Have you considered adapting your books to cinema?
I'm open to it. I receive offers all the time. Several major filmmakers are interested in Sea Of Poppies.
Have you watched any of the new Indian movies?
I watch a lot of movies on my plane journeys. I liked Peepli [Live] a lot. I really liked Luck By Chance -- it was a terrific movie. Some friends of mine think that Konkona Sen Sharma is the greatest Indian actress of all time. And I think it's true. It's wonderful to see how she's maturing.

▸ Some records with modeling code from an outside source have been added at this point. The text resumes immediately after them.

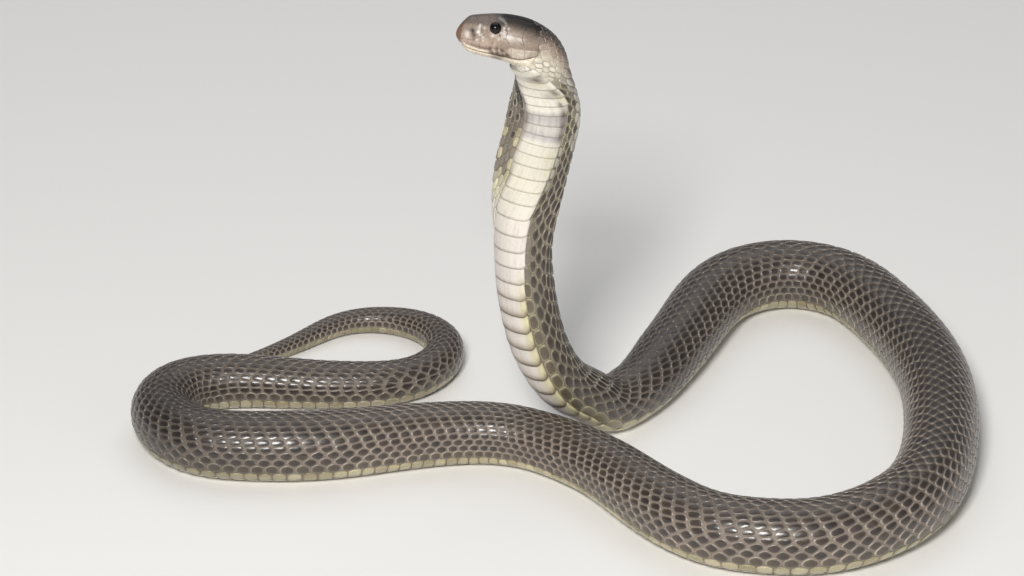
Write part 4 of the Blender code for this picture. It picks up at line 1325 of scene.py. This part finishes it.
def corner_places(names, side):
    """Corners of a shield along the head's own axes, on one side, from their names."""
    corners = []
    for name in names:
        if name[0] == "eye":
            for turn in np.radians(np.linspace(name[1], name[2], ARC_POINTS)):
                back = EYE_PLACE[0] + EYE_RING * math.cos(turn)
                up = EYE_PLACE[2] + EYE_RING * math.sin(turn)
                corners.append((back, EYE_PLACE[1] + EYE_BULGE, up))
        else:
            corners.append(CORNERS[name])
    return [(back, side * out, up) for back, out, up in corners]


def resampled(corners, fewest):
    """Closed outline through corners, with points about a step apart."""
    closed = np.concatenate([corners, corners[:1]])
    run = run_along(closed)
    count = int(np.clip(run[-1] / OUTLINE_STEP, fewest, MOST_POINTS))
    at = np.arange(count) * run[-1] / count
    return np.stack([np.interp(at, run, closed[:, k]) for k in range(3)], axis=1)


def mouth_share(surface):
    """Distances in the head with the share of the way round at which the mouth line runs."""
    found = []
    for s, ring in zip(surface.s, surface.points[surface.s < JAW_END, : Surface.COLUMNS // 2 + 1]):
        back, _, up = head_axes(ring)
        above = mouth_gap(back, up) > 0
        if above.any() and not above[0]:
            found.append((s, np.argmax(above) / Surface.COLUMNS))
    return found


def jaw_outlines(surface):
    """Corners of the shields of the lower jaw: along the lips, under the chin, the mental."""
    mouth = mouth_share(surface)

    def place(s, share, side):
        top = read(mouth, s) - BELOW_MOUTH / np.linalg.norm(surface.one(s, 0.1)[1])
        return surface.one(s, side * top * (1 - share))[0]

    shields = [
        ((a, 0.0), (b, 0.0), (b + 0.3, LIP_SHARES[1]), (a + 0.3, LIP_SHARES[k > 0]))
        for k, (a, b) in enumerate(zip(LIP_CUTS, LIP_CUTS[1:]))
    ]
    shields += [corners for _, corners in CHIN_SHIELDS]
    outlines = [[place(s, t, side) for s, t in corners] for side in (1, -1) for corners in shields]
    return outlines + [[place(*corner) for corner in MENTAL]]


def shield_outlines(surface, head):
    """Outlines of all the shields on the head's surface, each with its name."""
    shields = [
        (corner_places(corners, side), name, FEWEST_AT_SIDE)
        for side in (1, -1)
        for name, corners in SIDE_SHIELDS
    ]
    for name, corners in MIDDLE_SHIELDS:
        half = corner_places(corners, 1)
        other = [(back, -out, up) for back, out, up in reversed(half) if out > 0]
        shields.append((half + other, name, FEWEST_ELSEWHERE))
    outlines = [
        (resampled(head.nearest([head_place(*corner) for corner in corners])[0], fewest), name)
        for corners, name, fewest in shields
    ]
    for corners in jaw_outlines(surface):
        outlines.append((resampled(np.array(corners), FEWEST_ELSEWHERE), "jaw"))
    return outlines


def shield_tint(points, name, ring):
    """Colour of a shield at its points, by place, name and ring from the outline."""
    tint = head_colour(points)
    if name == "rostral":
        back, _, up = head_axes(points)
        tint = blend(tint, ROSTRAL_BROWN, 0.6 * smooth_step(mouth_gap(back, up), 0.4, 1.2))
    if name == "jaw":
        tint = blend(tint, JAW_WHITE, 0.25)
    return tint * SHIELD_SHADES[min(ring, len(SHIELD_SHADES) - 1)]


def shield_object(surface, material, draws):
    """All the head shields as one joined mesh."""
    head = HeadSurface(surface)
    joined = Joined()
    for outline, name in shield_outlines(surface, head):
        middle = head.nearest([outline.mean(axis=0)])[0][0]
        inward = middle - outline
        far = np.linalg.norm(inward, axis=1)[:, None]
        around = np.roll(outline, -1, axis=0) - np.roll(outline, 1, axis=0)
        light = 1 + SHIELD_CHANCE * (draws.random() - 0.5)
        angle = np.arange(len(outline)) * 2 * math.pi / len(outline)
        circle = np.stack([np.cos(angle), np.sin(angle)], axis=1)
        points, tint, uv = [], [], []
        for ring, (inset, share, height) in enumerate(SHIELD_RINGS):
            moved = outline + inward * np.minimum(inset / far, 0.4)
            spots, normals = head.nearest(moved + (middle - moved) * share)
            points.append(spots + normals * (height - SINK))
            tint.append(shield_tint(spots, name, ring) * light)
            uv.append((1 - share - 0.05 * ring) * circle)
        spots, normals = head.nearest([middle])
        points.append(spots - normals * SINK)
        tint.append(shield_tint(spots, name, len(SHIELD_RINGS)) * light)
        uv.append(np.zeros((1, 2)))
        faces = plate_faces(1, len(SHIELD_RINGS), len(outline))
        if dot(np.cross(inward, around), head.nearest(outline)[1]).mean() > 0:
            faces = [part[:, ::-1] for part in faces]
        back, side, up = head_axes(middle)
        w = (0.5 - 0.5 * math.atan2(side, up + 9.0) / math.pi) % 1.0
        root = unwrap(np.array([max(back, 0.5)]), np.array([w]))
        points, tint, uv = (np.concatenate(rows) for rows in (points, tint, uv))
        joined.add(points, tint, root + PATCH * uv, faces)
    return joined.build("head_shields", material)


def eye_object(side, material):
    """Glossy eye with a round pupil: the tint grows darker toward its pole."""
    back, out, up = EYE_PLACE
    centre = head_place(back, side * out, up)
    axis = unit(HEAD_TURN @ np.array((EYE_AXIS[0], side * EYE_AXIS[1], EYE_AXIS[2])))
    first = unit(np.cross(axis, (0.0, 0.0, 1.0)))
    second = np.cross(axis, first)
    levels, turns = EYE_GRID
    polar = np.linspace(0, math.pi, levels)[1:-1]
    turn = np.arange(turns) * 2 * math.pi / turns
    ring = np.cos(turn)[:, None] * first + np.sin(turn)[:, None] * second
    rows = np.cos(polar)[:, None, None] * axis + np.sin(polar)[:, None, None] * ring
    ball = np.concatenate([rows.reshape(-1, 3), [axis, -axis]])
    index, quads = tube(len(polar), turns)
    after = np.roll(index, -1, axis=1)
    front = np.stack([np.full(turns, index.size), index[0], after[0]], axis=-1)
    rear = np.stack([np.full(turns, index.size + 1), after[-1], index[-1]], axis=-1)
    angle = np.concatenate([np.repeat(polar, turns), [0.0, math.pi]])
    iris = smooth_step(angle, 0.50, 0.56)
    tint = painted(PUPIL, (IRIS, iris), (PUPIL, smooth_step(angle, 0.80, 0.95)))
    uv = 0.5 + 0.45 * ball @ np.stack([first, second], axis=1)
    name = "eyeball_left" if side > 0 else "eyeball_right"
    return build(name, ball * EYE_RADIUS + centre, [quads, front, rear], tint, uv, material)


def set_inputs(node, values):
    """Sets inputs of a shader node by their names."""
    for name, value in values.items():
        node.inputs[name].default_value = value


def node_of(material, kind, inputs, **values):
    """Adds a node to a material and sets its plain values and its inputs."""
    node = material.node_tree.nodes.new(kind)
    for name, value in values.items():
        setattr(node, name, value)
    set_inputs(node, inputs)
    return node


def new_material(name):
    """A material with nodes, and its main shader."""
    made = bpy.data.materials.new(name)
    made.use_nodes = True
    return made, made.node_tree.nodes["Principled BSDF"]


def scaly_material(name, roughness, shine, coat, bump, grain, mottle, wet=0.22):
    """Principled surface coloured by the tint, with fine procedural variation and bump."""
    made, shader = new_material(name)
    coating = {"Coat Weight": coat, "Coat Roughness": wet}
    set_inputs(shader, {"Metallic": 0.0, "Specular IOR Level": shine, **coating})
    tint = node_of(made, "ShaderNodeAttribute", {}, attribute_name="tint")
    place = node_of(made, "ShaderNodeTexCoord", {})
    coarse = {"Scale": 1200.0, "Detail": 4.0, "Roughness": 0.6}
    patches = node_of(made, "ShaderNodeTexNoise", coarse)
    grains = node_of(made, "ShaderNodeTexNoise", {"Scale": grain, "Detail": 3.0})
    middle = {"From Min": 0.3, "From Max": 0.7}
    lights = {**middle, "To Min": 1.0 - mottle, "To Max": 1.0 + mottle}
    glosses = {**middle, "To Min": roughness - 0.07, "To Max": roughness + 0.09}
    light = node_of(made, "ShaderNodeMapRange", lights)
    gloss = node_of(made, "ShaderNodeMapRange", glosses)
    mix = node_of(made, "ShaderNodeMix", {"Factor": 1.0}, data_type="RGBA", blend_type="MULTIPLY")
    lift = node_of(made, "ShaderNodeBump", {"Strength": bump, "Distance": 0.0002})
    links = (
        (place, "Object", patches, "Vector"),
        (place, "Object", grains, "Vector"),
        (patches, "Fac", light, "Value"),
        (tint, "Color", mix, "A"),
        (light, "Result", mix, "B"),
        (mix, "Result", shader, "Base Color"),
        (grains, "Fac", gloss, "Value"),
        (gloss, "Result", shader, "Roughness"),
        (grains, "Fac", lift, "Height"),
        (lift, "Normal", shader, "Normal"),
    )
    for source, output, target, into in links:
        made.node_tree.links.new(source.outputs[output], target.inputs[into])
    return made


def floor_object():
    """Plain pale floor."""
    bpy.ops.mesh.primitive_plane_add(size=FLOOR_SIZE, location=(0.0, 0.0, FLOOR_LEVEL))
    floor = bpy.context.object
    floor.name = "floor"
    made, shader = new_material("pale_floor")
    set_inputs(shader, {"Base Color": FLOOR_COLOUR, "Roughness": 0.85})
    floor.data.materials.append(made)
    return floor


def camera_object():
    """Camera of the photograph."""
    data = bpy.data.cameras.new("camera")
    data.sensor_width = SENSOR
    data.lens = LENS
    data.clip_start = 0.05
    camera = bpy.data.objects.new("camera", data)
    camera.location = CAMERA_PLACE
    camera.rotation_euler = (math.radians(CAMERA_TILT), 0.0, 0.0)
    bpy.context.scene.collection.objects.link(camera)
    bpy.context.scene.camera = camera
    return camera


def lighting():
    """Soft studio light: the square lights, each facing its target, and a pale surround."""
    for name, place, target, size, power, colour in LIGHTS:
        data = bpy.data.lights.new(name, "AREA")
        data.shape = "SQUARE"
        data.size = size
        data.energy = power
        data.color = colour
        light = bpy.data.objects.new(name, data)
        light.location = place
        light.rotation_euler = (Vector(target) - Vector(place)).to_track_quat("-Z", "Y").to_euler()
        bpy.context.scene.collection.objects.link(light)
    world = bpy.data.worlds.new("surround")
    bpy.context.scene.world = world
    world.use_nodes = True
    set_inputs(world.node_tree.nodes["Background"], {"Color": SURROUND, "Strength": SURROUND_POWER})
    bpy.context.scene.view_settings.view_transform = "Standard"


def main():
    """Loads the frame and dresses it."""
    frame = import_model()
    draws = np.random.default_rng(SEED)
    surface = Surface()
    hide, scale, scute, shield, wet = (scaly_material(*values) for values in MATERIALS)
    skin = skin_object(surface, hide)
    flesh = [name for name in frame["nodes"] if not name.startswith("eye_")]
    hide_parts(*flesh)
    coat = scale_objects(surface, scale, draws)
    coat.append(scute_object(surface, scute, draws, scale_edges()))
    coat.append(shield_object(surface, shield, draws))
    for side, node in ((1, "eye_left"), (-1, "eye_right")):
        eye = eye_object(side, wet)
        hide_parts(node)
    floor_object()
    camera_object()
    lighting()


main()
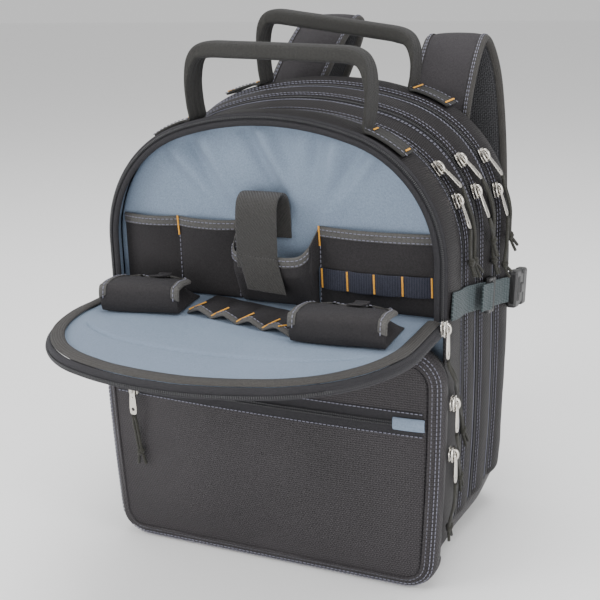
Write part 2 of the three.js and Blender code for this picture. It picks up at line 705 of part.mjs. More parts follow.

Irrfan is also an outstanding actor. Both Irrfan and Konkona are technically accomplished. In the past, with Dharmendra too, there were occasionally marvellous performances because he was able to be himself. But the challenge in acting is to be someone other than yourself -- and that is what both Irrfan and Konkona do so well.
I saw this amazing series on HBO in America (In Treatment) that Irrfan was in. I don't know if it is widely seen here. It calls for very technically skilled acting. It's got Gabriel Byrne, who is a superb actor, and Irrfan had a long set of appearances in which he plays a Bengali doctor. I must say it was an absolutely bravura performance. It was astonishing to watch.
Your wife has a different kind of interest in people's journeys. How does it work, having two writers in the family?
(Chuckles heartily) What can I say? My wife is a non-fiction writer, I'm a fiction writer, but essentially we come from the same world. Even though she's American and I'm Indian, we're both people from the literary world and have a powerful language in common.
We talk about what we read and but in as much as getting involved in each others' work, that we don't do. Suppose two bankers were married to each other and they lived in the same house, one is not going to run the other person's business!
River Of Smoke is dedicated to your mother. Did she shape the writer in you?
My mother was an avid reader and that rubbed off on me, somewhat. In a way she was also an aspirational reader. She would push herself to read things that she thought she should read -- the great classics and so on. That made me a more ambitious reader than I would have been at an early age.